Gerhard Richter, “Frau Niepenberg”, oil on canvas, 140 cm x 100 cm, 1965.



by Anthony Torres

Currently at the San Francisco Museum of Modern Art is Gerhard Richter: Forty Years of Painting, a rare treat of an exhibition that is the most comprehensive presentation of the German artist’s work to date.  The exhibition features approximately 140 works from every phase of the artist’s career from 1962 to the present.  On exhibit are diverse genres that include portraiture, landscapes, images derived from photography, and gestural abstraction.

Born in 1932 in Dresden, Richter grew up under the Third Reich’s National Socialism and East German Communism, which left him deeply distrustful of ideologies of all kinds.  This seems to condition his artistic production, which is situated and moves between categories of painting and photography.

Richter’s painting over the last forty years has traversed a range of painterly styles and this is reflected in a wide variety of work on display: photo-realist portraiture and Pop art images of everyday artifacts from the 1960s, gray gestural paintings from the 1970s, photo-based still lifes and landscapes from the 1980s, and some incredibly beautiful portraits and lush abstract paintings executed over the last decade.

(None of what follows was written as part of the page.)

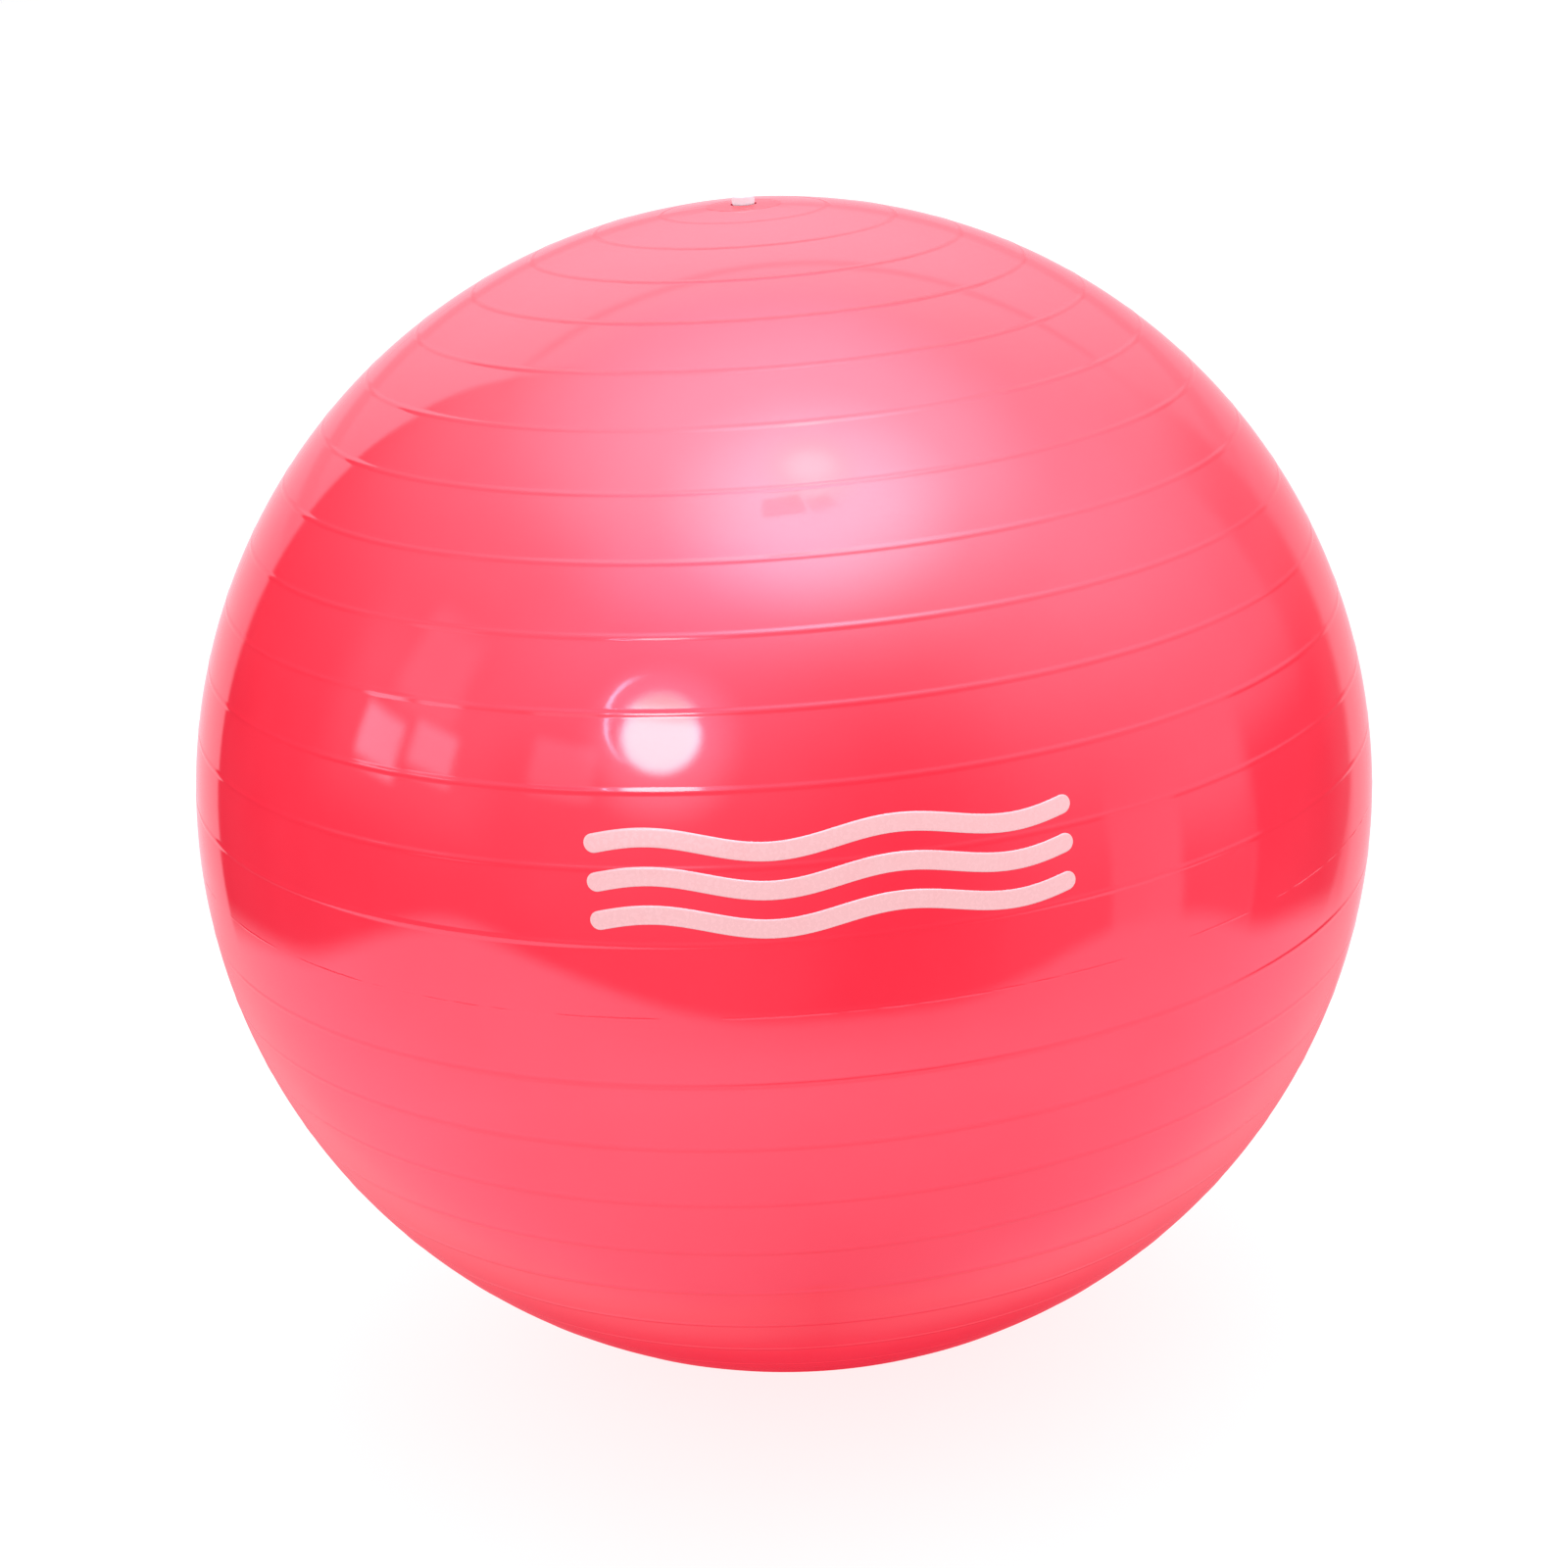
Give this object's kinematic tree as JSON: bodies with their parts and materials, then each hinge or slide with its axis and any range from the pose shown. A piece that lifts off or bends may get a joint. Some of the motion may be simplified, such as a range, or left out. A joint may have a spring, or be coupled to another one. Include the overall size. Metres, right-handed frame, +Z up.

Sprinkled throughout this diverse body of work are also images of historical periods and events rendered through depictions of people, such as the artist’s Uncle Rudy in a Nazi uniform, Jackie Kennedy in mourning, and images of revolutionary idealist-turned-terrorist members of the Baader-Mienhof, who died under suspicious circumstances while incarcerated in Germany.

These paintings appear to be derived from snapshot photography and photo-journalism, which is significant in positioning Richter’s work between painting and photography.  The post-modern challenge of modernism’s insistence on the primacy of medium, which rendered distinctions between media suspect, points to a historical conjuncture of art and photography that conditions many of the images in the current exhibition.  If the art historical significance of photography is that, by freeing art from the mimetic it served as the catalyst for a range of artistic practices and movements we now associate with modernism, then Picasso’s comment to his friend Brassai that photography liberated “painting from all literature, from the anecdote, and even from the subject” and that with photography we can now know “everything painting is not,” has particular relevance here.  In pointing out this distinction, Picasso makes a connection to the interrelationship between art and photography that resulted in their mutual expansion and development.  This can be traced through the many founders of photography who were trained as painters (Louis Jacque Mande Daguerre, Gustave de Gray, Henri Le Secq, Roger Fenton) and the use of photography by other artists (from Courbet and Degas to A. Rodchenko, El Lissitzky, Hannah Hoch, Raoul Hausmann and Man Ray).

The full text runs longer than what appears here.